The shape of the probability density function will not change with time – just as the shape of a river does not change despite the steady flow of water. This comparison is not a metaphor: The behavior of probability density matches that of the density of an incompressible fluid exactly. The system dots cannot be destroyed or created; they just move around. You can set up an equation for the local invariance of this ‘material’: If density changes with time in a selected volume, it can only change so because material flows in or out the volume. This flow is steady, so the density does not depend on time explicitly. There is a lack of ‘sources’ – the divergence of the current density associated with probability density is zero. You can combine this statement with what you know about the motion of each particle – how the changes of position and momentum can be derived from the system’s total energy (Hamiltonian equations). The final result is again: The probability density does not depend on time at all, also not indirectly via the underlying motions of the particles.
So probability density is a constant, if / as long as this system’s energy is constant. The system dots move but stay close to the energy hypersurface(*). If the system’s total energy would change, it would do so very slowly compared to the intrinsic motion of the dots which change their places all the time. This can be achieved by envisaging every system to be part of a larger system – to be a subsystem. Each subsystem contains so many particles that statistical averaging still makes sense. Different subsystems interact: Particles assigned to different systems meet and mingle at the interfaces. But if subsystems are large, their interfaces are small compared to their volume (from dimensional analysis), so subsystems can be considered to be rather independent and have well-defined energies.
This statistical independence plus the invariance of the probability density explains naturally why logarithm (or exponential) functions are at the heart of statistical mechanics and thermodynamics. This is where factors like e to the power of a ratio of characteristic energies and the energy equivalent of a certain temperature can be finally traced back to. Trying to pin down the origin of these logarithms and exponential functions in thermodynamics and statistical physics was my motivation to write this article.
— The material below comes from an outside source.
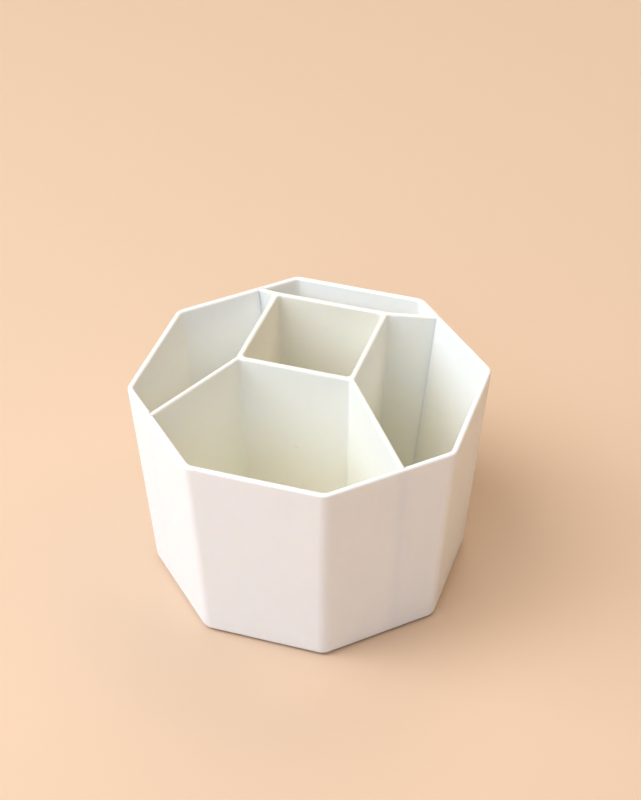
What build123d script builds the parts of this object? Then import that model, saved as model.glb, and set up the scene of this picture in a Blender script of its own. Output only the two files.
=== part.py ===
from build123d import *
import os

# A desk organizer: an octagonal pen cup that widens upwards, a divider insert that drops into it
# and lifts out, and four rubber foot pads under it. Millimetres, Z up, X to the right, Y to the back.
# The origin is on the desk, under the middle of the cup, and one flat side of the cup faces -Y.

# Driving dimensions of the cup
SIDES = 8
HEIGHT = 80.0             # from the desk to the rim
RIM_FLATS = 120.0         # outside, across two flat sides, at the rim
BASE_FLATS = 107.6        # the same at the underside
WALL = 2.1                # side wall, measured level
FLOOR = 2.4
CORNER_ROUND = 5.4        # outside of the eight upright corners
RIM_ROUND = 0.9           # both edges of the rim
BASE_ROUND = 1.7          # outside edge of the underside
FLOOR_ROUND = 1.2         # where the side walls meet the floor inside

# Driving dimensions of the divider insert
CELL_X = -7.2             # middle of the square cell, which stands left of and behind the cup's middle
CELL_Y = 25.4
CELL_SIDE = 44.6          # outside of the cell at the rim
CELL_DRAFT = 2.1          # how far its left, front and right walls lean in on the way to the floor
CELL_WALL = 2.2
CELL_ROUND = 1.5          # upright corners inside the cell
FIN = 2.0                 # thickness of each fin
FIN_ROUND = 1.2           # where the fins meet the cell
TOP_ROUND = 0.85          # both edges along the top of the insert
# Each fin leaves one corner of the cell and heads for a slanting side of the cup. These are the
# headings, in degrees from +X, from the front left corner round to the back left corner.
FIN_HEADINGS = (-113.5, -54.0, 11.0, 173.0)

# How the insert sits in the cup
GROOVE_DEPTH = 0.9        # upright grooves in the cup's wall that hold the ends of the fins
CLEARANCE = 0.15          # around the end of each fin, and between the cell and the cup's wall
FOOT_RELIEF = 2.0         # cut off the insert's bottom edge, clear of the round at the floor

# Rubber pads under the cup
PAD_DIAMETER = 10.0
PAD_THICKNESS = 1.6
PAD_PROUD = 0.6           # how far a pad stands out of its pocket
PAD_PLACE = 32.0          # middle of a pad from the middle of the cup, in X and in Y
PAD_ROUND = 0.3
POCKET_GAP = 0.15

# A moulding gate in a shallow dimple, in the middle of the underside
DIMPLE_DIAMETER = 9.0
DIMPLE_DEPTH = 0.6
GATE_DIAMETER = 2.4
GATE_HEIGHT = 0.4

FLOOR_TOP = PAD_PROUD + FLOOR
OVERRUN = 4.0             # how far cutting shapes run past the faces that they cut
FIN_END = 0.45 * RIM_FLATS    # the level edges centred further out than this end the fins


def octagon(inset, z):
    """A level octagon, inset from the cup's outside at that height, with a flat side to the front."""
    share = (z - PAD_PROUD) / (HEIGHT - PAD_PROUD)
    flats = BASE_FLATS + (RIM_FLATS - BASE_FLATS) * share - 2 * inset
    return Pos(0, 0, z) * RegularPolygon(flats / 2, SIDES, major_radius=False, rotation=180 / SIDES)


def leaning_edges(body):
    """The edges that run from one level to another."""
    return body.edges().filter_by(lambda edge: edge.bounding_box().size.Z > OVERRUN)


def edges_at(body, z):
    """The edges that lie in one level plane."""
    return body.edges().filter_by(Plane.XY).filter_by_position(Axis.Z, z - 0.01, z + 0.01)


def tapered_octagon(low, high, inset):
    """A sharp-cornered solid that follows the cup's outside between two heights, inset all round."""
    return loft([octagon(inset, low), octagon(inset, high)], ruled=True)


def cylinder_on(x, y, low, diameter, height):
    """An upright cylinder that stands on one level."""
    return Pos(x, y, low) * Cylinder(diameter / 2, height, align=(Align.CENTER, Align.CENTER, Align.MIN))


def cell_faces(z):
    """How far the cell's outside faces are from its middle: left, front, right and back."""
    leaning = CELL_SIDE / 2 - CELL_DRAFT * (HEIGHT - z) / (HEIGHT - FLOOR_TOP)
    return leaning, leaning, leaning, CELL_SIDE / 2


def cell_hollow():
    """The space inside the cell, from below the floor to above the rim."""
    ends = []
    for z in (FLOOR_TOP - OVERRUN, HEIGHT + OVERRUN):
        left, front, right, back = [face - CELL_WALL for face in cell_faces(z)]
        middle = Pos(CELL_X + (right - left) / 2, CELL_Y + (back - front) / 2, z)
        ends.append(middle * Rectangle(left + right, front + back))
    hollow = loft(ends, ruled=True)
    return fillet(leaning_edges(hollow), CELL_ROUND)


def fin_lines():
    """Each fin's corner, seen from the cell's middle, with the fin's direction and its left side."""
    wall_middle = (CELL_SIDE - CELL_WALL) / 2
    for number, heading in enumerate(FIN_HEADINGS):
        corner = Vector(-wall_middle, -wall_middle).rotate(Axis.Z, 90 * number)
        along = Vector(1, 0).rotate(Axis.Z, heading)
        yield corner, along, along.rotate(Axis.Z, 90)


def insert_outline(z):
    """The insert's outline at one height, with fins that run on past the cup's wall."""
    faces = cell_faces(z)
    points = []
    for number, (corner, along, left) in enumerate(fin_lines()):
        right_side = corner - left * FIN / 2
        left_side = corner + left * FIN / 2
        facing_in = Vector(-1, 0).rotate(Axis.Z, 90 * number)
        facing_out = facing_in.rotate(Axis.Z, 90)
        to_root_in = (faces[number] - right_side.dot(facing_in)) / along.dot(facing_in)
        to_root_out = (faces[(number + 1) % 4] - left_side.dot(facing_out)) / along.dot(facing_out)
        points.append(right_side + along * to_root_in)
        points.append(right_side + along * RIM_FLATS)
        points.append(left_side + along * RIM_FLATS)
        points.append(left_side + along * to_root_out)
    outline = make_face(Polyline(points, close=True))
    roots = [corner for corner in outline.vertices() if Vector(*corner).length < CELL_SIDE]
    return Pos(CELL_X, CELL_Y, z) * fillet(roots, FIN_ROUND)


def fin_plates(thickness, limit):
    """Flat upright plates along the four fins, out to a limiting solid."""
    height = HEIGHT + OVERRUN - FLOOR_TOP
    plate = Box(RIM_FLATS, thickness, height, align=(Align.MIN, Align.CENTER, Align.MIN))
    for (corner, _, _), heading in zip(fin_lines(), FIN_HEADINGS):
        start = Pos(CELL_X + corner.X, CELL_Y + corner.Y, FLOOR_TOP) * Rot(0, 0, heading)
        yield start * plate & limit


def pad_places():
    """Name and place of each foot pad, under the four slanting sides."""
    for depth, y in (("front", -PAD_PLACE), ("back", PAD_PLACE)):
        for side, x in (("left", -PAD_PLACE), ("right", PAD_PLACE)):
            yield f"foot_pad_{depth}_{side}", x, y


def outer_cup():
    """The cup: one moulding with eight side walls, a floor, grooves for the fins and pad pockets."""
    cup = tapered_octagon(PAD_PROUD, HEIGHT, 0)
    cup = fillet(leaning_edges(cup), CORNER_ROUND)
    cup = fillet(edges_at(cup, PAD_PROUD), BASE_ROUND)
    cavity = tapered_octagon(FLOOR_TOP, HEIGHT + OVERRUN, WALL)
    cavity = fillet(leaning_edges(cavity), CORNER_ROUND - WALL)
    cup -= fillet(edges_at(cavity, FLOOR_TOP), FLOOR_ROUND)
    cup = fillet(edges_at(cup, HEIGHT), RIM_ROUND)
    groove_limit = tapered_octagon(FLOOR_TOP, HEIGHT + OVERRUN, WALL - GROOVE_DEPTH)
    for groove in fin_plates(FIN + 2 * CLEARANCE, groove_limit):
        cup -= groove
    for _, x, y in pad_places():
        cup -= cylinder_on(x, y, 0, PAD_DIAMETER + 2 * POCKET_GAP, PAD_THICKNESS)
    cup -= cylinder_on(0, 0, 0, DIMPLE_DIAMETER, PAD_PROUD + DIMPLE_DEPTH)
    gate_low = PAD_PROUD + DIMPLE_DEPTH - GATE_HEIGHT
    return cup + cylinder_on(0, 0, gate_low, GATE_DIAMETER, GATE_HEIGHT + FLOOR / 2)


def divider_insert():
    """The insert: a square cell with no floor, and a fin from each of its corners to the cup's wall."""
    insert = loft([insert_outline(FLOOR_TOP), insert_outline(HEIGHT)], ruled=True)
    insert &= tapered_octagon(FLOOR_TOP, HEIGHT, WALL + CLEARANCE)
    tab_limit = tapered_octagon(FLOOR_TOP, HEIGHT, WALL - GROOVE_DEPTH + CLEARANCE)
    for fin in fin_plates(FIN, tab_limit):
        insert += fin
    insert &= chamfer(edges_at(tab_limit, FLOOR_TOP), FOOT_RELIEF)
    insert -= cell_hollow()
    middle = Vector(0, 0, HEIGHT)
    top = [edge for edge in edges_at(insert, HEIGHT) if (edge.center() - middle).length < FIN_END]
    return fillet(top, TOP_ROUND)


def foot_pad(x, y):
    """A round rubber pad, glued into its pocket."""
    pad = cylinder_on(x, y, 0, PAD_DIAMETER, PAD_THICKNESS)
    return fillet(edges_at(pad, 0), PAD_ROUND)


if __name__ == "__main__":
    os.makedirs("parts", exist_ok=True)
    export_step(outer_cup(), "parts/outer_cup.step")
    export_step(divider_insert(), "parts/divider_insert.step")
    for name, x, y in pad_places():
        export_step(foot_pad(x, y), f"parts/{name}.step")
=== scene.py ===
# %% [markdown]
# # A desk organizer in warm white plastic
#
# The organizer is an octagonal cup that widens upwards. A divider insert drops into it: a square
# cell with a fin at each corner, which splits the cup into five spaces. Four rubber pads stand
# under the base. Every wall is a thin moulding, so the whole look comes from one satin, slightly
# translucent plastic, its soft edges and the small marks that use leaves on it.
#
# The shapes come from the CAD model, already at their real size and place, in metres. They are
# right as they are, so this lesson leaves their meshes alone and spends its effort on the finishes
# and on the light.

# %% Load the parts
from math import cos, radians, sin

import bpy
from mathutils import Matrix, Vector


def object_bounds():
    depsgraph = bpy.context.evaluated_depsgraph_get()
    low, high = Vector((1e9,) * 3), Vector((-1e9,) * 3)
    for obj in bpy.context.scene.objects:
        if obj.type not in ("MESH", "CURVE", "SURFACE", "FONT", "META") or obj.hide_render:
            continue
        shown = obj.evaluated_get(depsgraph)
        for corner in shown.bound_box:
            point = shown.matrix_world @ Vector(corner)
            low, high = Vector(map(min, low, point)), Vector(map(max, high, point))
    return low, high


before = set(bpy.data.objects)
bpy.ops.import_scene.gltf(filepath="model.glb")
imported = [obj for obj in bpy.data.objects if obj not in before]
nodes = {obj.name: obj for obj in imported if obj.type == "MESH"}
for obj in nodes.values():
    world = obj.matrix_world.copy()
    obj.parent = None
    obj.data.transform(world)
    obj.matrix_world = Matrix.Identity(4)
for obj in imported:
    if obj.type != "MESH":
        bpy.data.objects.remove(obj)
cad_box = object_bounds()
print("parts:", sorted(nodes))
print("box:", [[round(value, 4) for value in corner] for corner in cad_box])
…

If you separate a large system into two subsystems with half the total number of particles each, each of them ‘lives’ in a phase space defined by positions and momenta of its respective particles. The combined system has a phase space of twice the dimensions. As systems only interact weakly at their interfaces, they are statistically independent: There is a probability for subsystem 1 to occupy configuration 1 and subsystem 2 to occupy configuration 2. Sealing the systems together at the interfaces leaves the internal states of each subsystem (nearly) unchanged, and the probability to find the exact combination of part 1 being in state 1 and part 2 being in state 2 is the product of the independent individual probabilities:
ρ12(q1,p1,q2,p2) dq1dp1dq2dp2 = ρ1(q1,p1)dq1dp1 . ρ2(q2,p2)dq2dp2
= ρ1(q1,p1) ρ2(q2,p2) dq1dp1dq2dp2
ρ12(q1,p1,q2,p2) = ρ1(q1,p1) ρ2(q2,p2)
Additive Constants of Motion
Probability density is a function of all the p’s and q’s, yet it does not change with time. The same is true for seven other properties of closed systems in classical mechanics: Energy – and the components of the vectors of momentum and of angular momentum. The latter vectors can be ‘transformed away’ by hopping into another, moving coordinate system. What remains as a truly internal property of a system is energy. Hence is overarching importance in statistical mechanics.
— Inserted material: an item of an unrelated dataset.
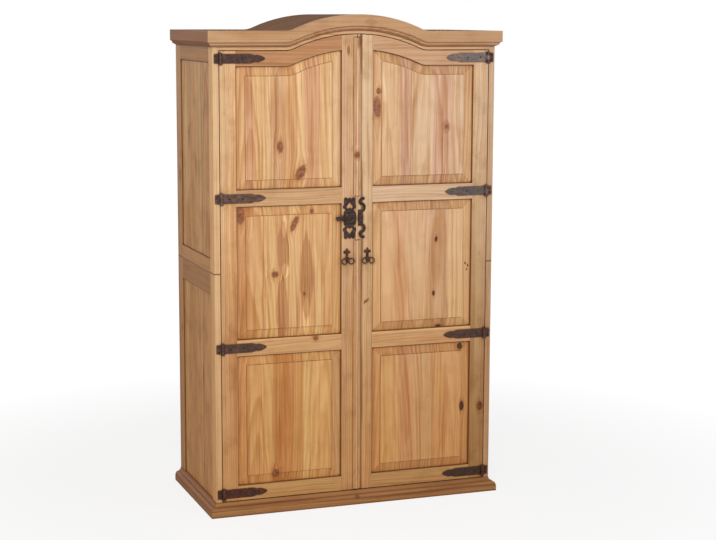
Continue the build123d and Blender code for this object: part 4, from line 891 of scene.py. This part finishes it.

Actually, more constants of motion can be found: Nearly every integration constant of the Newtonian equations of motions is a constant of motion. There are two times the number of degrees (f) of freedom of them. This is typically stated as: There can be 2f-1 constants of motion as a constant time value can be chosen as one of the constants. This is like shifting some ‘start time’, so one of the constants does not count. The 2f-1 constants can be combined to form other constants, for example the total energy or momentum. But only the seven(**) constants mentioned above have the special simple property of additivity: The property of a combined system is the sum of the respective properties calculated only for the subsystems.
There is a new additive constant of motion lurking the definition of probability density. An additive constant can be defined by applying the logarithm function, because from …
ρ12 = ρ1 ρ2
logρ12 = logρ1 logρ2
So logρ is a function of the p’s and the q’s that is a constant of the motion. But as only seven (**) functions of that type exist for a mechanical system and this has to hold for any division into any combination of volumes, this new constant of motion can only be a linear combination of the other constants. Neglecting the vectors and keeping only energy E, this means that for some subsystem …
logρ(p,q) = α + βE(p,q)
where α and β are numbers, characteristic for the subsystem.
Applying the exponential function to both sides of this equation, a familiar pattern starts to appear: A probability (density) is equal to an exponential function that has energy in its exponent. The factor β will finally be related to temperature, and something closely related to the logarithm of probability density will deserve a nicer name … entropy.
This post comprise some ideas that form a prequel for my older article about entropy – which also has much formulas and derivations. In both posts I mainly followed Landau-Lifshitz’s textbook on statistical physics, part of their course of theoretical physics. A book of which David Tong aptly says: Russian style: terse, encyclopedic, magnificent. Much of this book comes across as remarkably modern given that it was first published in 1958.
This post was also an experiment to describe math with words, not formulas, yet without metaphors. But a long time ago I tried to find a metaphor for points in phase space – and used the result on an election, a Political State Vector.
(*) The Delta Function introduced in the last postings would help with describing point-like distributions that would still give unity when integrated. However, even when systems are described classically, you (need to) add a seemingly artificial ‘cell’ in phase space of minimum size whose value can only be understood using quantum mechanics. This minimum quantum cell is one way to understand why entropy can only be described up to a constant in classical physics, and that its value at the absolute zero temperature is zero. The minimum cell can also explain (in part) why the particles in the patch occupied by the points in phase space can move a bit without changing the density. You count points per cell but do not pin to them down at ever growing resolution. The area covered with dots will turn into a bit finer ‘foam’ but there won’t be large holes so that the idea of an incompressible fluid remains justified.
(**) You can form one vector more which is often not mentioned: It is the ‘initial position of the center of gravity’, from the actual location minus time times the center’s velocity. The reason why it is not as important: All the additive constants are tied to a fundamental symmetry of the equations of motion: Energy to invariance with shift of time, momentum to displacement, angular momentum to rotations. This ‘initial position of the center of gravity’ would be tied to Galilean boosts (changing inertial frames), thus its only holds for non-relativistic classical mechanics.